Start of INPUT DATA

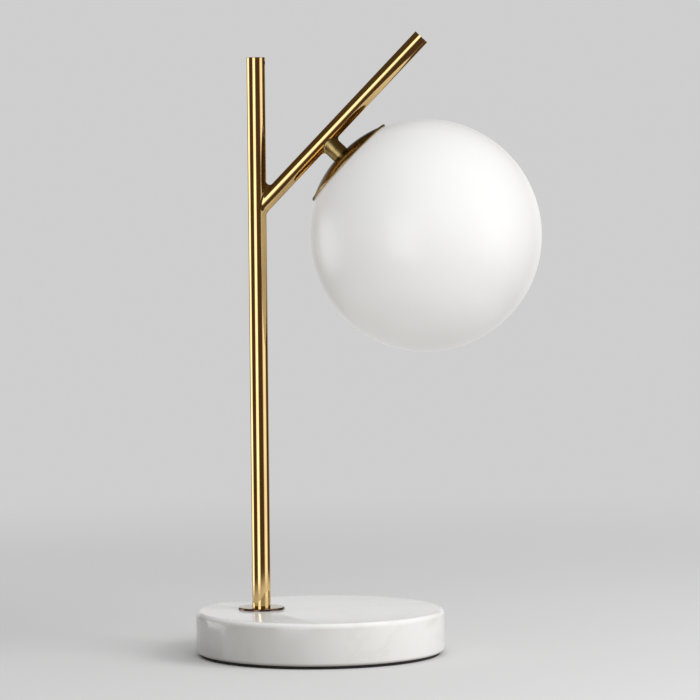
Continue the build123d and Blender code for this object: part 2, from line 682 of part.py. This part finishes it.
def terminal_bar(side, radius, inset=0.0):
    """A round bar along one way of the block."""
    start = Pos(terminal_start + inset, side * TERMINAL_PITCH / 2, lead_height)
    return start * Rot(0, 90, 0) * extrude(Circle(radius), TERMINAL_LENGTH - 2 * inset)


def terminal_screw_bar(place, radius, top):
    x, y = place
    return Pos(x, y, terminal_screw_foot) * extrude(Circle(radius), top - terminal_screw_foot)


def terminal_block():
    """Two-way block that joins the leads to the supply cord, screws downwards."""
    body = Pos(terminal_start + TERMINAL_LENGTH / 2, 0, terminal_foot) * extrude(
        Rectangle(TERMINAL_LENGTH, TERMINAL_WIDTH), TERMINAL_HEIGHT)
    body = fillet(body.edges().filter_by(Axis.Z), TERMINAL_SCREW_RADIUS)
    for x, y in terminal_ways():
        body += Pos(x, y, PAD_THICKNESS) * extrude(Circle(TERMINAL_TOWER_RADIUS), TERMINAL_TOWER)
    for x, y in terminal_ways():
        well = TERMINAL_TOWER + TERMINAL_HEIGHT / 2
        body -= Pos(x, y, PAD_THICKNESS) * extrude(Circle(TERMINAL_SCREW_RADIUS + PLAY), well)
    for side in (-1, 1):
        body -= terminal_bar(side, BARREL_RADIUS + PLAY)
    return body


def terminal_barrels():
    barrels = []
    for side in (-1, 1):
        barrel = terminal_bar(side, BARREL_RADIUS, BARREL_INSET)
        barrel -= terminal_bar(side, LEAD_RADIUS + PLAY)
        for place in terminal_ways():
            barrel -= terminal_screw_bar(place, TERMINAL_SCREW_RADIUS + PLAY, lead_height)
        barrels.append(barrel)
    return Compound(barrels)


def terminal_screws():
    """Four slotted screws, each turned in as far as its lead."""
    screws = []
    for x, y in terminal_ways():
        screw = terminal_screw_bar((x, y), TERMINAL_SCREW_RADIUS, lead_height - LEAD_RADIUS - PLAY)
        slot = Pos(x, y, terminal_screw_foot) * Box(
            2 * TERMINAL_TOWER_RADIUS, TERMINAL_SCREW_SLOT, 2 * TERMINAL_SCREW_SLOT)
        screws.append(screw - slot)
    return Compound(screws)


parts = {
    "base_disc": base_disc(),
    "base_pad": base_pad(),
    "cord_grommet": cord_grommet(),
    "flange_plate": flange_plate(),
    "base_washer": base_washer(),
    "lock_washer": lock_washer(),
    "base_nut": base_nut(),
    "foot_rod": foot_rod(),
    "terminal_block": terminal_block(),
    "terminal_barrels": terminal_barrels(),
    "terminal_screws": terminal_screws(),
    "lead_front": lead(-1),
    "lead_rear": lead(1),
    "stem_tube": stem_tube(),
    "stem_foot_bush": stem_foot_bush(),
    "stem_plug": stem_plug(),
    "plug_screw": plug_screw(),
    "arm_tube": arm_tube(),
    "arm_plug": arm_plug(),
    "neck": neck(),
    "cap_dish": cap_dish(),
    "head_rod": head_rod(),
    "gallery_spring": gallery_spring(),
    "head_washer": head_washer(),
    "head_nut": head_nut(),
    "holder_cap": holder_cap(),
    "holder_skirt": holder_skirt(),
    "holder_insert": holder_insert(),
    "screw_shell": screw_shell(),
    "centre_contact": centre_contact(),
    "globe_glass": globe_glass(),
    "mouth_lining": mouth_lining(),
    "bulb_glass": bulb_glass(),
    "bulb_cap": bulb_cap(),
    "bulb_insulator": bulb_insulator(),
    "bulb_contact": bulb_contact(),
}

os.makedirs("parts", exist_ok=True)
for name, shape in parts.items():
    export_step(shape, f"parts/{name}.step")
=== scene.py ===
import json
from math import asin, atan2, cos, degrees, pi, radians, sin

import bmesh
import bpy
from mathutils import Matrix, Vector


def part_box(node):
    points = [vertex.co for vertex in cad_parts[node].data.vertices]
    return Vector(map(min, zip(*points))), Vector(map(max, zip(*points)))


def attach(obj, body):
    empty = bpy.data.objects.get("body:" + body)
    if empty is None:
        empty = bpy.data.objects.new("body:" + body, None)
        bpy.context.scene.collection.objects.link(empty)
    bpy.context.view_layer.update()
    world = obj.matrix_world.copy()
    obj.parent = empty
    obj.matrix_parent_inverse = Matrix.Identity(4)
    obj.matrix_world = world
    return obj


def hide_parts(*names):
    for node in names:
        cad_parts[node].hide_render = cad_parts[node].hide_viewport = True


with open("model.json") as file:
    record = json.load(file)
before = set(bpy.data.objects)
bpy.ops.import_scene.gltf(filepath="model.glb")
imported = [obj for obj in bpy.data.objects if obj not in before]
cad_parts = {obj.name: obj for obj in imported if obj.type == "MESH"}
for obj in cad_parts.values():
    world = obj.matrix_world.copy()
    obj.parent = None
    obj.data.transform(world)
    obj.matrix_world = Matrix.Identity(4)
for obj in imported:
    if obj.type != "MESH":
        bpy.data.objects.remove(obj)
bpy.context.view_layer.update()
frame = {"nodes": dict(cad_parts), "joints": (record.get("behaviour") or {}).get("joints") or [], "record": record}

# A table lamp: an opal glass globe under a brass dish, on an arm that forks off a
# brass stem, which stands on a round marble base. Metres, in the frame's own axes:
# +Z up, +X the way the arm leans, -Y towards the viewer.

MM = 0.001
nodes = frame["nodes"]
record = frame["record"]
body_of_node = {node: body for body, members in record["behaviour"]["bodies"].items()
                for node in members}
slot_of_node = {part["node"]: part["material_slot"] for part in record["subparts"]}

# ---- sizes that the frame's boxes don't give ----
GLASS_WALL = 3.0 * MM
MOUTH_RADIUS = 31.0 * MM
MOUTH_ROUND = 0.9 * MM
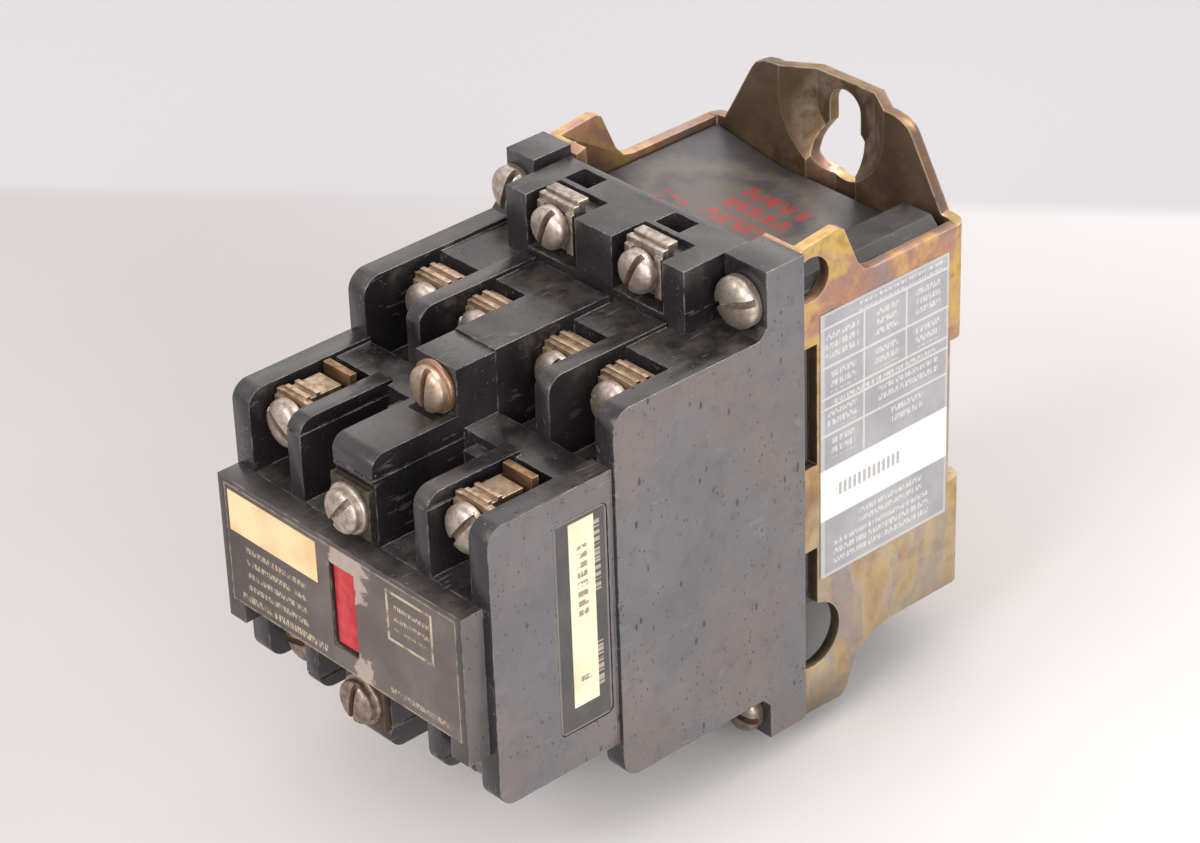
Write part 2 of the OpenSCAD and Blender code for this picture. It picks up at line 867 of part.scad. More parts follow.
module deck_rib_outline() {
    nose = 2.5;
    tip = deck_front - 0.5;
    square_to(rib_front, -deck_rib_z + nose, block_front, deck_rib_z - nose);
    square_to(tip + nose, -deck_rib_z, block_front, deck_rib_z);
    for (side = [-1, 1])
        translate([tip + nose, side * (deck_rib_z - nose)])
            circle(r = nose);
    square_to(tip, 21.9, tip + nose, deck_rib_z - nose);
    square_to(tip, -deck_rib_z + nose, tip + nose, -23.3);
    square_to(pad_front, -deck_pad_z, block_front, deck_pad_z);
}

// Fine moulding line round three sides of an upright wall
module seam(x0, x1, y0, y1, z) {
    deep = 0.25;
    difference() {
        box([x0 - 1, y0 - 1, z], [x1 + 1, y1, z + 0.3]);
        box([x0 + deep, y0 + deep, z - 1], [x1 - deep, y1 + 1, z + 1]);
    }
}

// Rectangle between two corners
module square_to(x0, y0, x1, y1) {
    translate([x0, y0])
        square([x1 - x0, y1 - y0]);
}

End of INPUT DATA

#### THE TASK:
Your answer consists solely of the lines from the top of the records above through the line that contains "return start *", each echoed exactly.

#### PROBLEM SOLUTION:
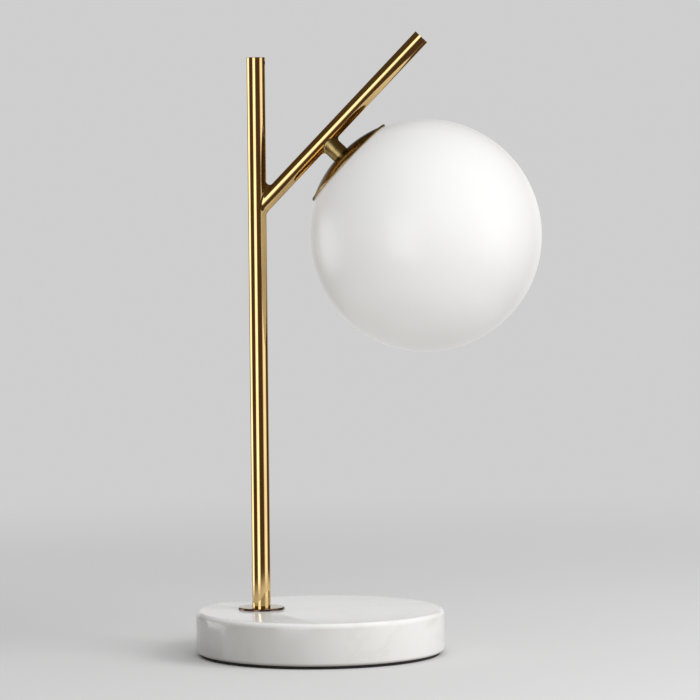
Continue the build123d and Blender code for this object: part 2, from line 682 of part.py. This part finishes it.
def terminal_bar(side, radius, inset=0.0):
    """A round bar along one way of the block."""
    start = Pos(terminal_start + inset, side * TERMINAL_PITCH / 2, lead_height)
    return start * Rot(0, 90, 0) * extrude(Circle(radius), TERMINAL_LENGTH - 2 * inset)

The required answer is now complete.